Covid: 'Anti-inflammatory for home care is not prophylaxis'

Anti-inflammatory drugs break into home care at Covid: “Faced with the alarm of many people who have contracted the virus and are at home, it must be remembered that this disease resolves itself independently and without the need to take specific, if not symptomatic, drugs”

“There is no prophylaxis and there is no need to go to hospital, the progression can be rapid but not so much so that you don’t have time to be hospitalised.

If there is no satuimeter in the house, counting respiratory acts per minute is a good substitute for the instrument.

While the concept of watchful waiting, which many people don’t like, actually means observing the symptoms and assessing the drugs to be taken, on prescription, considering that most will heal spontaneously.

It is a feasible strategy, otherwise if respiratory fatigue appears and the patient desaturates, then it is appropriate to go to hospital to be assessed by a CT scan.

A patient at home with Covid is normal, a bit of self-vigilance is needed”.
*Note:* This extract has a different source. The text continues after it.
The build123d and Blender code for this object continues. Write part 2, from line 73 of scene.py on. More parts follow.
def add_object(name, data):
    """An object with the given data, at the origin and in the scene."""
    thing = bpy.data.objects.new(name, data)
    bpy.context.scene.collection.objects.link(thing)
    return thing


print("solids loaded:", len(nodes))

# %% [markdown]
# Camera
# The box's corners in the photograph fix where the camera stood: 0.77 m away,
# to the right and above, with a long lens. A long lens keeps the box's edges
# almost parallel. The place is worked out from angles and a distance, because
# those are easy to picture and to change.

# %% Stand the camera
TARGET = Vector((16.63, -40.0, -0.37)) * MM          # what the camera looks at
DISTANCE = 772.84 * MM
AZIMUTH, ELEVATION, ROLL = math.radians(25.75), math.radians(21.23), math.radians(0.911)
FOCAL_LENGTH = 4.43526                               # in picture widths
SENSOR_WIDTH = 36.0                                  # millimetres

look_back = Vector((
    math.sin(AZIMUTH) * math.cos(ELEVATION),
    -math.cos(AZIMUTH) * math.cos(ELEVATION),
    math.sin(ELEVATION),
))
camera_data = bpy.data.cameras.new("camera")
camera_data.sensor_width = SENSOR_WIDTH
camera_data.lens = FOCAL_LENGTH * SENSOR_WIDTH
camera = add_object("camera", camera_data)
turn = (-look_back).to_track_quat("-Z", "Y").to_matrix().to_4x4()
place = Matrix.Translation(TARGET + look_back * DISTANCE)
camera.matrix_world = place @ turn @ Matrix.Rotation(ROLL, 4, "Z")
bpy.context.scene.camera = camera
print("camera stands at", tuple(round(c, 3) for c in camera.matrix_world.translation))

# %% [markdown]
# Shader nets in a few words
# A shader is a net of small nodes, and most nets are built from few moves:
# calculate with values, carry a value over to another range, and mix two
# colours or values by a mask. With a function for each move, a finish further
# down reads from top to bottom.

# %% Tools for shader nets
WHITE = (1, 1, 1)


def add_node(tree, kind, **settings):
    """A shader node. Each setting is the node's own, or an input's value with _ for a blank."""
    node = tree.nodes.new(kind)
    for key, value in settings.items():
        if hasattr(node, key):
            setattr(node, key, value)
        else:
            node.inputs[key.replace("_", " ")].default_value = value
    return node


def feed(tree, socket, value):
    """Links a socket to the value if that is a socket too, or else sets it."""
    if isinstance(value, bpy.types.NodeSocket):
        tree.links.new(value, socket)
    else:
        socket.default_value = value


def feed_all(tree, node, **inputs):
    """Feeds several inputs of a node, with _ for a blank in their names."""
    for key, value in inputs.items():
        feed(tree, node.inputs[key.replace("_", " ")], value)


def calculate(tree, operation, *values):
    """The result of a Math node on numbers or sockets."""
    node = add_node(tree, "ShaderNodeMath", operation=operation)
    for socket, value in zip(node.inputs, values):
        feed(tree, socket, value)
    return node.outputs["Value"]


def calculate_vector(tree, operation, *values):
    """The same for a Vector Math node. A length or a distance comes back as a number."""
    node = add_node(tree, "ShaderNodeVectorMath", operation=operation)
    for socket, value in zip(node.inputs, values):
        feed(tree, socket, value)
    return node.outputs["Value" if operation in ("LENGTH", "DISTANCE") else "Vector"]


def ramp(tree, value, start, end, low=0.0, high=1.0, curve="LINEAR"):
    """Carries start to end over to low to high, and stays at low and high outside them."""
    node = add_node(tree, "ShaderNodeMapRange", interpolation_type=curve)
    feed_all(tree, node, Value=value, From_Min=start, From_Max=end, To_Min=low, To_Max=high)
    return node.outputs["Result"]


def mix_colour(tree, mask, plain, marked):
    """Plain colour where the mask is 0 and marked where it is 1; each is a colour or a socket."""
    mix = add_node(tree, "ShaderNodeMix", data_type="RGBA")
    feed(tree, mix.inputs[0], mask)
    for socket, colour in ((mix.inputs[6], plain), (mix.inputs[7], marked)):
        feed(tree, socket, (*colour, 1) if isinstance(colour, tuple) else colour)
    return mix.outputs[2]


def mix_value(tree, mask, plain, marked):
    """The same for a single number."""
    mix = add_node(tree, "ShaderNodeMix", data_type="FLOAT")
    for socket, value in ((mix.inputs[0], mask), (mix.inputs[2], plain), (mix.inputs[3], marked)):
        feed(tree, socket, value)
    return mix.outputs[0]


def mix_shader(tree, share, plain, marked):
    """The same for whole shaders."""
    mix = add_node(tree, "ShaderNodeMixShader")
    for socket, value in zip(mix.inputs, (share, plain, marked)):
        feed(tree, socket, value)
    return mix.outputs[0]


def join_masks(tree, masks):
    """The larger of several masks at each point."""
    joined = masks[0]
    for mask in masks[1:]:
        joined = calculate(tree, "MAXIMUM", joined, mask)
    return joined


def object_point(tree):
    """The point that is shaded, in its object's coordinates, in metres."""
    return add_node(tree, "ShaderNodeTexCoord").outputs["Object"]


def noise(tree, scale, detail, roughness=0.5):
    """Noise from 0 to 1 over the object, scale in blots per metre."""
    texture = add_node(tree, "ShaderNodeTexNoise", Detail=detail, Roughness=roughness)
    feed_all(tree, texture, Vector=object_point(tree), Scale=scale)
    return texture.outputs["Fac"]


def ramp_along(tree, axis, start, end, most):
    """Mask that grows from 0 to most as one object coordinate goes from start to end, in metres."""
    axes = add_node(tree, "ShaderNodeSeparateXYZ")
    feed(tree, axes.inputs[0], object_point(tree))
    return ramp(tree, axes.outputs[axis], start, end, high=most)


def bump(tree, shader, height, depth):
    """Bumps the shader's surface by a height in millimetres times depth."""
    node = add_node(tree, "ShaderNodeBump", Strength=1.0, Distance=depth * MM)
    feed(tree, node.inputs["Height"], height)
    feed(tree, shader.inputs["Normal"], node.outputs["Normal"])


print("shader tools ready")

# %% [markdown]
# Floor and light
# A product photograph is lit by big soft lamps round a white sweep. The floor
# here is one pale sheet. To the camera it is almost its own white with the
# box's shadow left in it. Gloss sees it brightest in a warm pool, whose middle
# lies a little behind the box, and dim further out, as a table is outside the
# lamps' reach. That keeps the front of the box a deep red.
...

Covid and anti-inflammatory drugs in home care: Prof. Massimo Andreoni explains how to manage the disease at home, without slipping into the panic of ‘watchful waiting’

Andreoni, who is full professor of Infectivology at the University of Tor Vergata and head physician at the university hospital, reviews all the treatment options, both at home and in hospital, that can be employed in the treatment of Sars-Cov-2, as he has also done for the Italian Society of Infectious and Tropical Diseases, of which he is scientific director, with a paper just published in Clinical Microbiology and Infection.

“As of today we have better defined which therapeutic strategies to put in place in the management of Covid patients, and I say today because there was a lot of confusion and little data before we got to this point,” the chief medical officer points out.

“We know that in the early stages of the disease and up to the fifth day, for high-risk patients with disease progression, the use of antivirals and monoclonals can reduce the risk of infection progression by 70-90%, and the administration is done at the hospital on the patient at home and not in hospital, meaning that once the therapy is done the person can go home.

This is an exceptional first weapon to prevent both serious infection and pressure on healthcare facilities.

In this initial phase we have also understood that antibiotics, specifically azithromycin, and cortisone should not be administered, as they continue to be prescribed in many cases, mistakenly because they are useless,” warns Andreoni, “in the case of antibiotics and counterproductive in the case of cortisone, which can contribute to the risk of death.

Also in the initial phase, when the patient can be managed with home care, we can use paracetamol, sometimes accompanied by an anti-inflammatory such as ibuprofen: these medicines improve discomfort and pain, but also reduce the inflammatory state

The third drug is heparin, but this is indicated depending on the patient’s thrombotic risk, which may be related to another cause.

These are symptomatic drugs, not specific for treating the disease,’ the professor points out.

The situation is different in the case of hospitalised patients with progressive respiratory insufficiency: ‘Targeted interventions can be made with cortisone and heparin, which is used in the vast majority of cases, and also with an antiviral such as remdevisir, which has recently been included in the medicines for home patients, i.e. at an early stage, with three doses a day.

In the case of in-patients, on the other hand, we have to proceed with five doses a day,” says Andreoni.

In some cases there may still be an indication to administer the monoclonal antibody, if it has not been given previously and the patient is not vaccinated.

In the immediately following phase, increasing the risk of respiratory failure, an interleukin 1 inhibitor may be administered, which intervenes in the inflammatory process.

In a further and extreme phase of respiratory failure, tocilizumab can be used, which is an interleukin-6 inhibitor that can control the cytochemical storm’.

In any case, warns Andreoni, ‘for home care, which involves many more patients, we must remember that taking drugs such as anti-inflammatory drugs must not be done without care: you do not take an antibiotic for fear that a cold will become bronchitis, it is not prophylaxis and does not prevent any course, the treatment must begin when the disease must be treated,’ concludes Andreoni.